Israelis mark Holocaust Day


Associated Press

JERUSALEM

As a 9-year-old girl, Shoshana Neuman was forced by Nazi collaborators to march across what is now Ukraine in a brutal six-week trek that her father and sister did not survive.

The only image she has of her dead family is a painting she created 40 years later of an exhausted, bearded man, his eyes closed, hoisting a small, terrified girl on his shoulders.

“I have no family pictures,” said Neuman, 78. “I painted this from memory, and it’s all I have to remember them.”

The sketch, which went on display at Israel’s Yad Vashem Holocaust memorial Monday, is part of a new art exhibit coinciding with Israel’s annual Holocaust memorial day, which focused this year on the dwindling number of survivors, 65 years after the end of World War II.

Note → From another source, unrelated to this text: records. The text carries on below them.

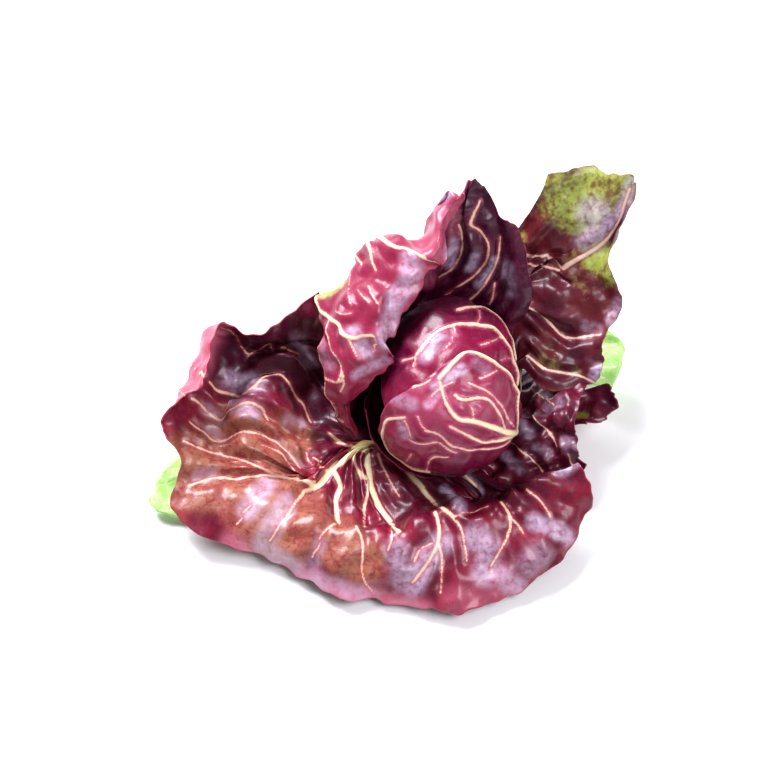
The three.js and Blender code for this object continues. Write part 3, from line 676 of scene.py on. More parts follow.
def leaf_mesh(leaf, thick):
    """The leaf's mesh: one flat closed sheet, its two faces then placed point by point."""
    leaf.lay_out()
    traced = leaf.traced_lines()
    veins = leaf.vein_lines()
    inner_far, inner_back = leaf.beyond(traced + veins if leaf.both_veins else traced)
    under_far, under_back = leaf.beyond(traced + veins)
    pillow = leaf.pillow * (1 - np.exp(-((np.maximum(inner_far, 0) / PILLOW_WIDTH) ** 2)))
    folds = leaf.fine * ripples(leaf.surface, FOLD_LENGTH, leaf.seed)
    folds += FINE_FOLD_SHARE * leaf.fine * ripples(leaf.surface, FINE_FOLD_LENGTH, leaf.seed + 9)
    window = step_between(leaf.reach, *PLEATS_BEGIN) * step_between(leaf.reach, *PLEATS_FADE)
    folds += leaf.pleats * np.sin(PLEATS_ACROSS * leaf.column + PLEATS_ALONG * leaf.row) * window
    rise = (pillow + folds * np.clip(leaf.reach * FOLD_GROWTH, 0, 1))[..., None]
    inner_rib = INNER_RIB_HEIGHT * inner_back[..., None]
    under_rib = UNDER_RIB_HEIGHT * under_back[..., None]
    inner = leaf.surface + leaf.direction * (rise + thick / 2 + inner_rib)
    under = leaf.surface + leaf.direction * (rise - thick / 2 - under_rib)

    sheet = bmesh.new()
    bmesh.ops.create_grid(sheet, x_segments=leaf.column_cells, y_segments=leaf.row_cells, size=1)
    bmesh.ops.solidify(sheet, geom=sheet.faces[:], thickness=0.01)
    flat = np.array([vertex.co[:] for vertex in sheet.verts])
    j = np.rint((flat[:, 0] + 1) / 2 * leaf.column_cells).astype(int)
    i = np.rint((flat[:, 1] + 1) / 2 * leaf.row_cells).astype(int)
    on_top = flat[:, 2] > flat[:, 2].mean()
    is_inner = on_top == leaf.inner_up
    points = np.where(is_inner[:, None], inner[i, j], under[i, j])
    from_margin = np.minimum((1 - leaf.reach) * leaf.last_row * ROW_LENGTH, ROW_LENGTH)
    fields = {
        "beyond_rib": np.where(is_inner, inner_far[i, j], under_far[i, j]),
        "under_side": np.where(is_inner, 0.0, 1.0),
        "reach": leaf.reach[i, j],
        "from_margin": from_margin[i, j],
    }
    for kind in PATCH_KINDS:
        fields[kind] = leaf.patch(kind)[i, j]
    return finished_mesh(leaf.node, sheet, points, fields)


# Colour patches, by what they are: the line they follow on the photograph and how far they reach to
# each side, in its pixels, and how strong they are. The sheen patches are painted highlights: pale lilac
# laid into the colour where the waxy leaves reflect the light. Dark patches paint deep plum, partly the
# leaves' own colour and partly painted shade in hollows and under overhanging leaves.
PATCH_KINDS = ("bronze", "green", "dark", "pink", "painted_sheen")
STROKE_STEP_PX = 4
STROKE_CORE = 0.3
STROKE_END = 1.3
FRONT_PATCHES = {
    "bronze": [
        ([(195, 470), (240, 475), (285, 520)], 52, 1.0), ([(225, 430), (290, 440)], 34, 0.8),
        ([(338, 540), (362, 558)], 32, 0.9),
    ],
    "dark": [
        ([(245, 345), (300, 350), (335, 400)], 56, 1.0), ([(430, 480), (475, 466)], 42, 0.8),
        ([(510, 470), (550, 450)], 40, 0.9),
    ],
    "pink": [
        ([(235, 540), (290, 568), (340, 590), (420, 606)], 15, 1.0), ([(460, 600), (500, 585)], 24, 0.4),
        ([(190, 370), (200, 340), (214, 322)], 20, 0.8),
    ],
    "painted_sheen": [
        ([(265, 542), (315, 572), (372, 594)], 10, 0.7), ([(268, 484), (260, 497), (250, 510)], 12, 1.0),
        ([(286, 506), (276, 522), (267, 538)], 13, 0.8), ([(240, 408), (256, 412)], 10, 0.8),
        ([(229, 380), (240, 385), (254, 384)], 12, 0.9), ([(206, 408), (222, 422)], 7, 0.6),
        ([(210, 432), (222, 438)], 7, 0.5), ([(322, 540), (316, 558)], 8, 0.5),
        ([(396, 545), (402, 576)], 13, 0.6), ([(440, 542), (426, 556), (412, 580)], 14, 0.9),
        ([(474, 536), (486, 548), (484, 570)], 15, 0.9), ([(498, 572), (512, 582)], 14, 0.8),
        ([(532, 521), (548, 526), (562, 533)], 10, 0.9), ([(524, 562), (536, 550)], 14, 0.5),
        ([(444, 490), (452, 498), (461, 508)], 6, 0.9), ([(458, 466), (470, 478), (480, 490)], 6, 0.9),
        ([(561, 468), (576, 456)], 9, 0.8), ([(296, 336), (306, 360)], 9, 0.7),
        ([(286, 420), (300, 424)], 7, 0.6), ([(198, 476), (214, 474)], 8, 0.5),
    ],
}
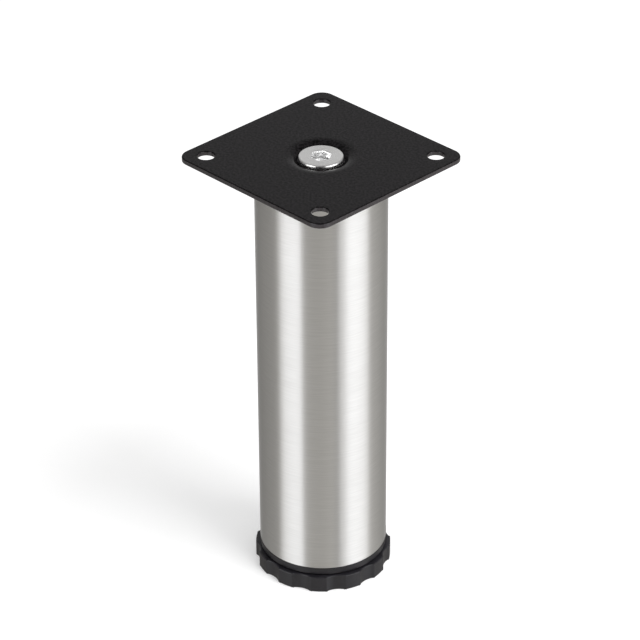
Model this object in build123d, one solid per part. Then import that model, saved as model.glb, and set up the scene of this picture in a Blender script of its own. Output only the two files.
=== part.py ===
from build123d import *
from math import cos, radians, sin, tan
import os

# Adjustable furniture leg: a steel tube with a pressed mounting plate bolted on its top end, and a
# plastic levelling foot that screws out of its bottom end. Millimetres, +Z up. The origin is on the
# floor, on the leg's axis. The foot is screwed right in.

# Whole leg
LEG_HEIGHT = 180.0
# Small gap left between pieces that stand one above the other and don't carry load
SHADOW_GAP = 0.3
# How much wider in radius a hole is than the thread that only passes through it
HOLE_CLEARANCE = 0.4

# Steel tube
TUBE_R = 25.0
TUBE_WALL = 1.0
TUBE_EDGE = 0.3

# Mounting plate, pressed from sheet
PLATE_SIDE = 76.0
PLATE_T = 2.0
PLATE_CORNER_R = 5.5
PLATE_TOP_EDGE_R = 0.5
PLATE_UNDER_EDGE = 0.3
SCREW_INSET = 8.0
SCREW_HOLE_R = 3.2
SCREW_HOLE_TOP_EDGE = 0.5
SCREW_HOLE_UNDER_EDGE = 0.6

# Dish pressed into the middle of the plate, which takes the bolt's head
DISH_R = 13.4
DISH_DEPTH = 2.5
DISH_SLOPE = 40.0
DISH_RIM_BEND_R = 2.5
DISH_FLOOR_BEND_R = 2.0

# Flat-headed bolt through the dish, and its nut
BOLT_R = 5.0
BOLT_LENGTH = 20.0
BOLT_POINT = 1.0
HEAD_R = 8.5
HEAD_T = 2.4
HEAD_BEVEL_WIDTH = 0.65
HEAD_BEVEL_DROP = 0.75
SOCKET_ACROSS = 7.0
SOCKET_DEPTH = 2.6
SOCKET_LEAD = 0.2
SOCKET_TURN = 2.0
TOP_NUT_ACROSS = 17.0
TOP_NUT_T = 8.0

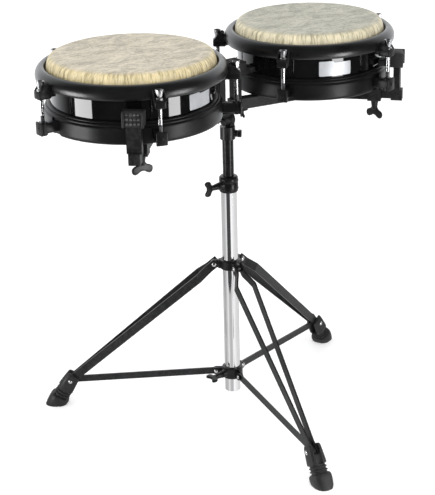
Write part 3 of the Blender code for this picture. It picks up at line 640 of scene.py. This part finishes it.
def label(name, radius, centre, body):
    """A blank, slightly curved plate on the shell, with a raised tab on its upper edge."""
    wide, high = (0.061, 0.0275) if name == "right" else (0.058, 0.0275)
    middle_turn = radians(-108 if name == "right" else -69.5)
    face = radius - SHELL_INSET
    reach = wide / face / 2
    bm = bmesh.new()
    columns = 40
    rows = 6
    grid = []
    for i in range(columns + 1):
        share = i / columns
        turn = middle_turn - reach + 2 * reach * share
        step = 0.0028 if share < 0.42 else 0.0 if share > 0.47 else 0.0028 * (0.47 - share) / 0.05
        low, high_z = LABEL_Z - high / 2, LABEL_Z + high / 2 - 0.0028 + step
        corner = 0.0012
        inset = corner if i in (0, columns) else 0.0
        column = []
        for j in range(rows + 1):
            z = low + inset + (high_z - low - 2 * inset) * j / rows
            column.append((turn, z))
        grid.append(column)
    layers = []
    for gap in (0.0002, 0.0007):
        out = face + gap
        layers.append([[bm.verts.new((out * cos(a), out * sin(a), z)) for a, z in column] for column in grid])
    under, over = layers
    for i in range(columns):
        for j in range(rows):
            bm.faces.new((over[i][j], over[i + 1][j], over[i + 1][j + 1], over[i][j + 1]))
            bm.faces.new((under[i][j], under[i][j + 1], under[i + 1][j + 1], under[i + 1][j]))
        for j in (0, rows):
            bm.faces.new((over[i][j], under[i][j], under[i + 1][j], over[i + 1][j]))
    for i in (0, columns):
        for j in range(rows):
            bm.faces.new((over[i][j], over[i][j + 1], under[i][j + 1], under[i][j]))
    piece(f"blank_label_{name}", bm, LABEL, body, (), centre)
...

About 207,000 aging survivors remain in Israel, down 63,000 from just two years earlier. An additional 200,000 survivors live in the rest of the world.

The Nazis murdered 6 million Jews during World War II, wiping out a third of world Jewry.

Israel came to a standstill Monday morning to remember them with a two-minute siren heard across the country. Pedestrians froze in their tracks, buses stopped on busy streets and cars pulled over on major highways — their drivers standing on the roads with their heads bowed.

An official wreath-laying ceremony at Yad Vashem followed, with Israeli leaders and Holocaust survivors in attendance. Other ceremonies, prayers and musical performances took place in schools, community centers and army bases.

The annual remembrance is one of the most solemn on Israel’s calendar. Restaurants, cafes and places of entertainment shut down, and radio and TV programming was dedicated almost exclusively to documentaries about the Holocaust.